Pay TV network Sky is weighing its options after its bid for an interim injunction against Fairfax NZ was rejected by the New Zealand High Court last week.
Sky holds the exclusive broadcast rights for the Rio Olympics and pursued legal action over the use of its footage on Fairfax’s news site Stuff.co.nz.
Fairfax defended the use under New Zealand’s Fair Dealings provisions, which give media the right to use copyrighted material for the purpose of reporting current affairs.
Justice John Fogarty, who presided over the injunction, dismissed Sky’s case ruling it was impossible to decide what was fair use during such a short hearing of two days, according to Stuff.co.nz.
Fairfax claimed the dismissal of Sky’s injunction as a victory, although the matter could play out differently at trial given the legal ambiguity of the Fair Dealings provisions and the lack of concrete, quantitative parameters that define what exactly is ‘fair’.
Justice Fogarty did note that Stuff’s use of rolling video clips – where Olympic videos are automatically redirected to more Olympic videos, separated by ads – could be judged as unfair use.
Fairfax said it had disabled the feature, but Justice Fogarty cautioned if it reemerged Sky would be within its rights to seek an immediate injunction, according to Stuff.
Both Fairfax and another publisher NZME previously refused to sign Olympic accreditation agreements that dictated how and when Sky’s footage could be used.
The agreements did not enshrine Fair Dealings.
It is unclear whether Sky will also pursue legal action against NZME, which is also using Sky’s footage online.
Sinead Boucher, group executive editor of Fairfax NZ, said the dismissing of Sky’s injunction represented “a great day for press freedom in our country”.
“We strongly believe we are covering the Olympics in Rio fairly and with integrity, and we have been able to defend that position in the High Court over the last three days,” she said last week.
“It was a very aggressive approach by Sky to try to injunct us at short notice with the intent of restricting our news coverage. It was also significant we had strong support in court from TVNZ and NZME who shared our concerns about the right for media to cover events of national significance.
“We acknowledge Sky’s rights. We just want to report the news as we have done for many years and with many Olympics and other events of national significance.”
Some Olympic articles on Stuff include short video clips that are heavy on photos and text, but also use grabs of Sky’s footage.

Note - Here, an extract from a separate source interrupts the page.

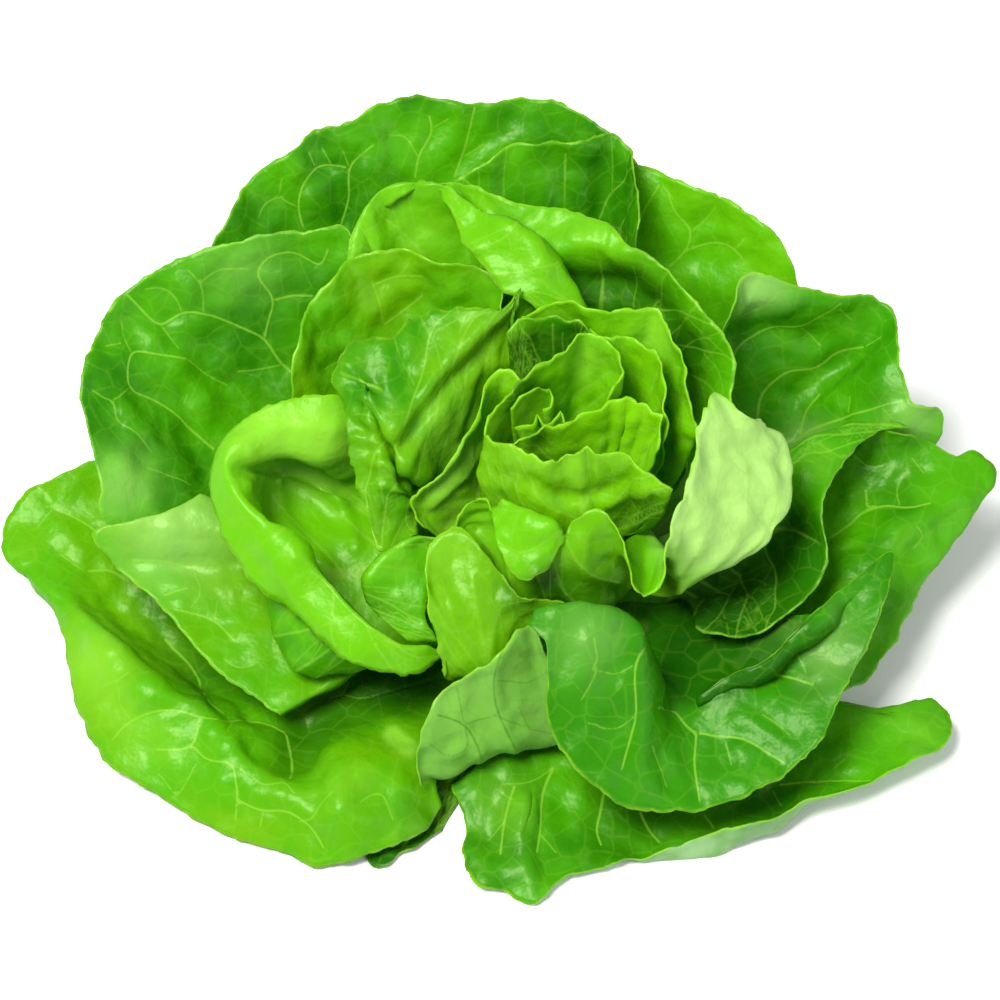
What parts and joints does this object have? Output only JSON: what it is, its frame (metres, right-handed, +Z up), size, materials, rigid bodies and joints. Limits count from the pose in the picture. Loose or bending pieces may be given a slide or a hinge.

Fairfax has also been relying on its recently inked video-sharing deal with broadcaster TVNZ, embedding Olympic video interviews from TVNZ’s ONE news into articles on Stuff.
Professor Ursula Cheer, law school dean at Canterbury University and author of Media Law in New Zealand, said the rejection of Sky’s injunction validated Fair Dealings provisions.
“This has been a massive battle between the Titans – how copyright law applies in the internet age to media,” she said.
Prof Ursula said while the Fair Dealings provisions were “not black and white”, it was not possible or desirable to have them defined in a concrete way.
“Copyright law has been around for a very long time and the statue has been amended a number of times and they’ve never looked at changing the definition (of fair dealings) because it is realised that the different types of dealing can vary so much,” she said.
“This is a classic example because we’ve not seen this type of dealing before. So it’s important that there’s room for discretion to be used each time to take all of the context into account.”